CONSENT TO EFFECTIVENESS OF AMENDMENT NO. 1 TO CREDIT AGREEMENT. By signing below,
the undersigned, in its capacity as a Lender under the Credit Agreement, hereby acknowledges and
consents to, and agrees to the terms of, the First Amendment and hereby irrevocably authorizes Bank
of America, N.A., in its capacity as Administrative Agent, to execute the First Amendment on behalf
of the undersigned with respect to all Loans owned by the undersigned immediately prior to giving
effect to the Amendment.
AMOUNT OF LOANS TO BE RETAINED. In connection with such consent, the undersigned, in
its capacity as a Lender under the Credit Agreement, notifies Bank of America, N.A., in its
capacity as Administrative Agent, that such Lender agrees:
Retain all Loans
o to continue to hold the total outstanding principal amount of its existing Loans, as
modified by the Amendment.
Retain a Portion of the Loans
o to hold _____% of the outstanding principal amount of its existing Loans, as modified
by the Amendment, with the remaining percentage of its existing Loans assigned on the
Amendment Effective Date at par (and such assignment may be consummated by recordation in
the Register by the Administrative Agent).

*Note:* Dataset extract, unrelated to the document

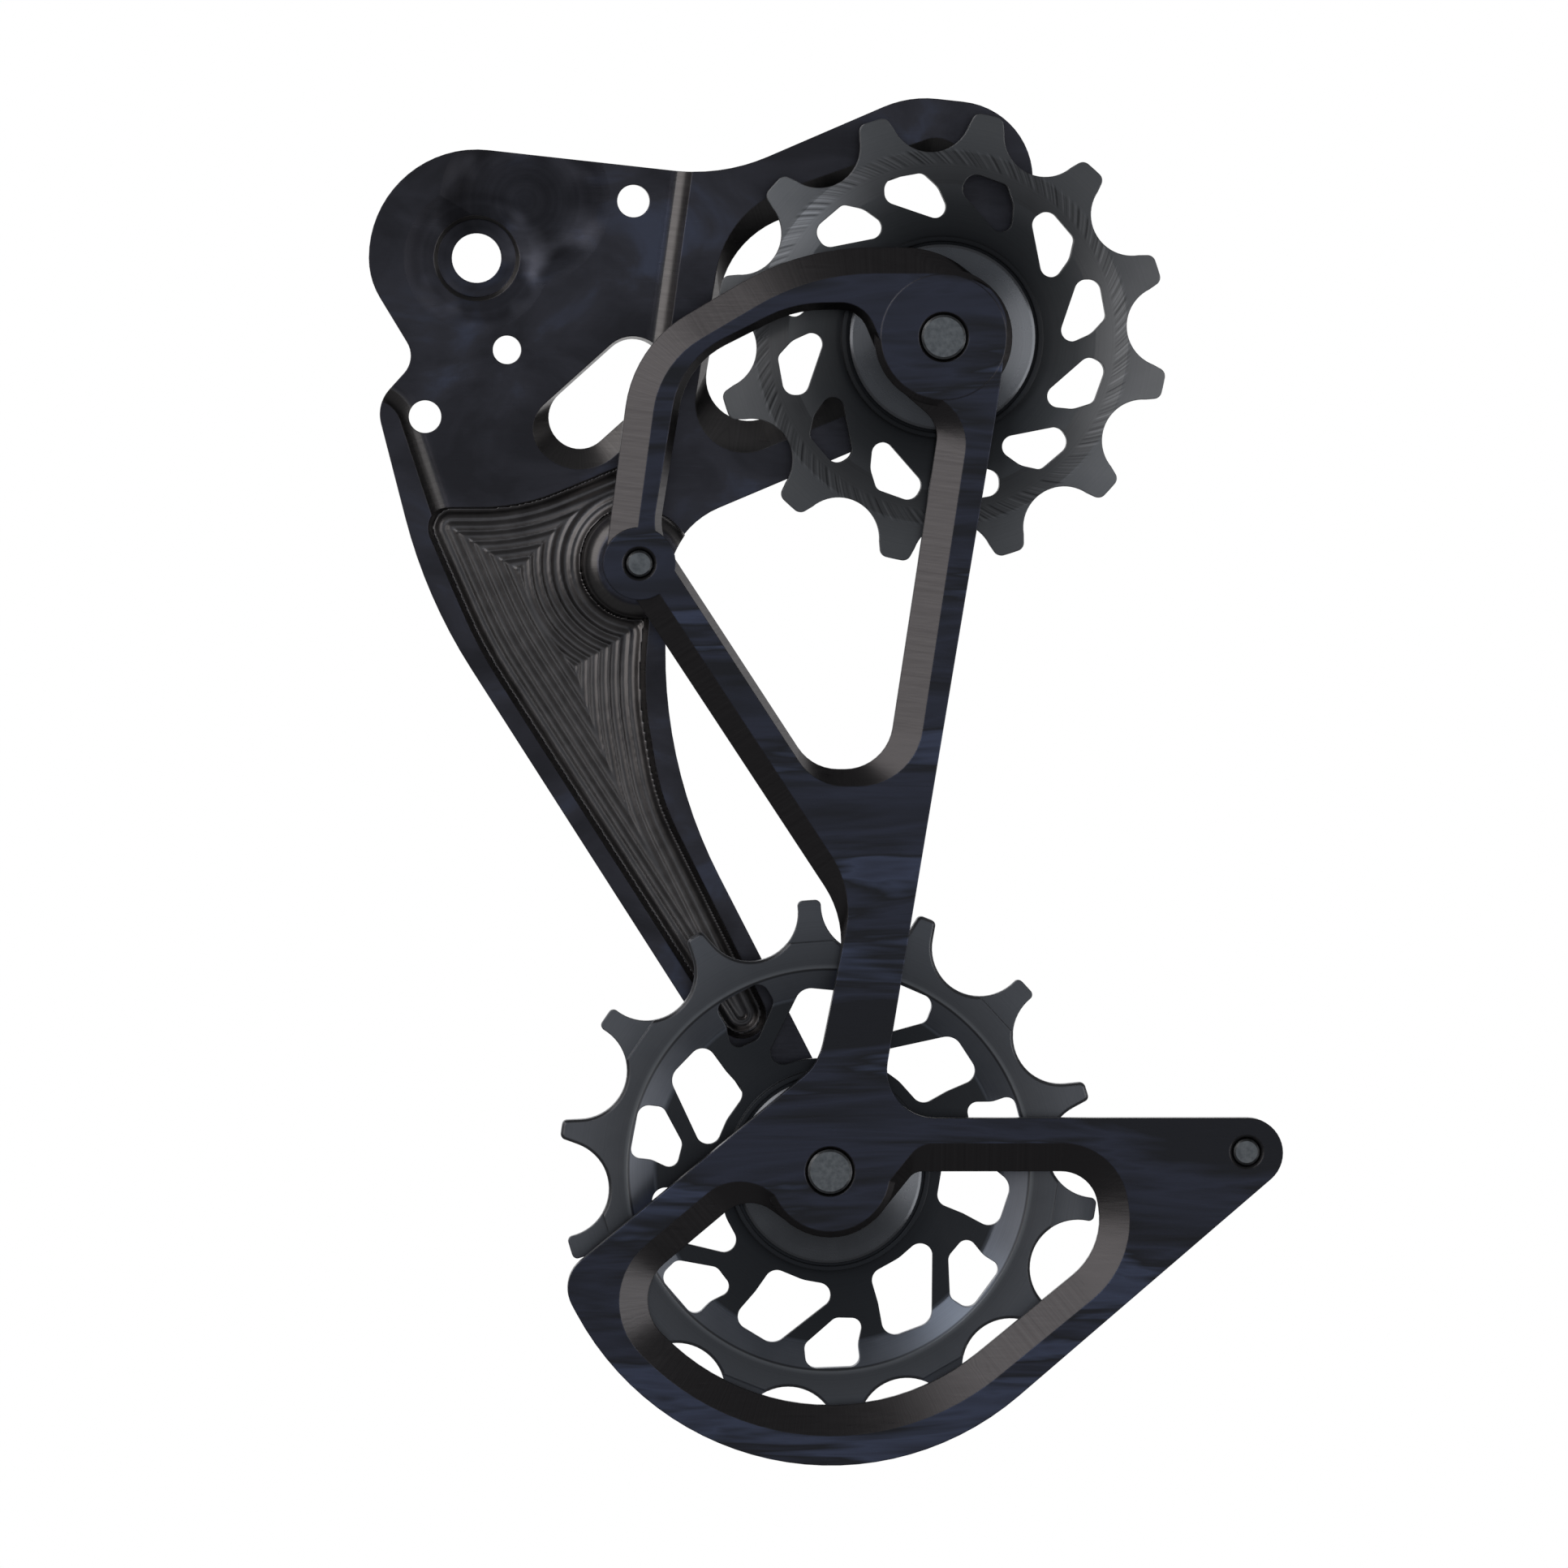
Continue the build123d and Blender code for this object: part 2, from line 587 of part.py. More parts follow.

Allocate Loans to an Affiliated Fund
o to (x) continue to hold $___________ of the outstanding principal amount of its
existing Loans, as modified by the Amendment, with the remaining amount of the outstanding
principal amount of its existing Loans assigned at par on the Amendment Effective Date (such
assigned Loans, the “Assigned Amount”) (and such assignment may be consummated
by recordation in the Register by the Administrative Agent) and (y) purchase by
assignment to an affiliated fund $__________ aggregate principal amount of Loans (which
shall equal the Assigned Amount) promptly following the Amendment Effective Date via such
affiliated fund.
Increase Amount of Loans
o to increase the amount of Loans currently held and to (x) continue to hold the
outstanding principal amount of its existing Loans, as modified by the Amendment, and (y)
promptly following the Amendment Effective Date, purchase by assignment $___________
aggregate principal amount of Loans (or such lesser amount allocated to such Lender by the
Administrative Agent).
IN WITNESS WHEREOF, the undersigned as duly executed this Acknowledgement and Consent as of
the date first written above.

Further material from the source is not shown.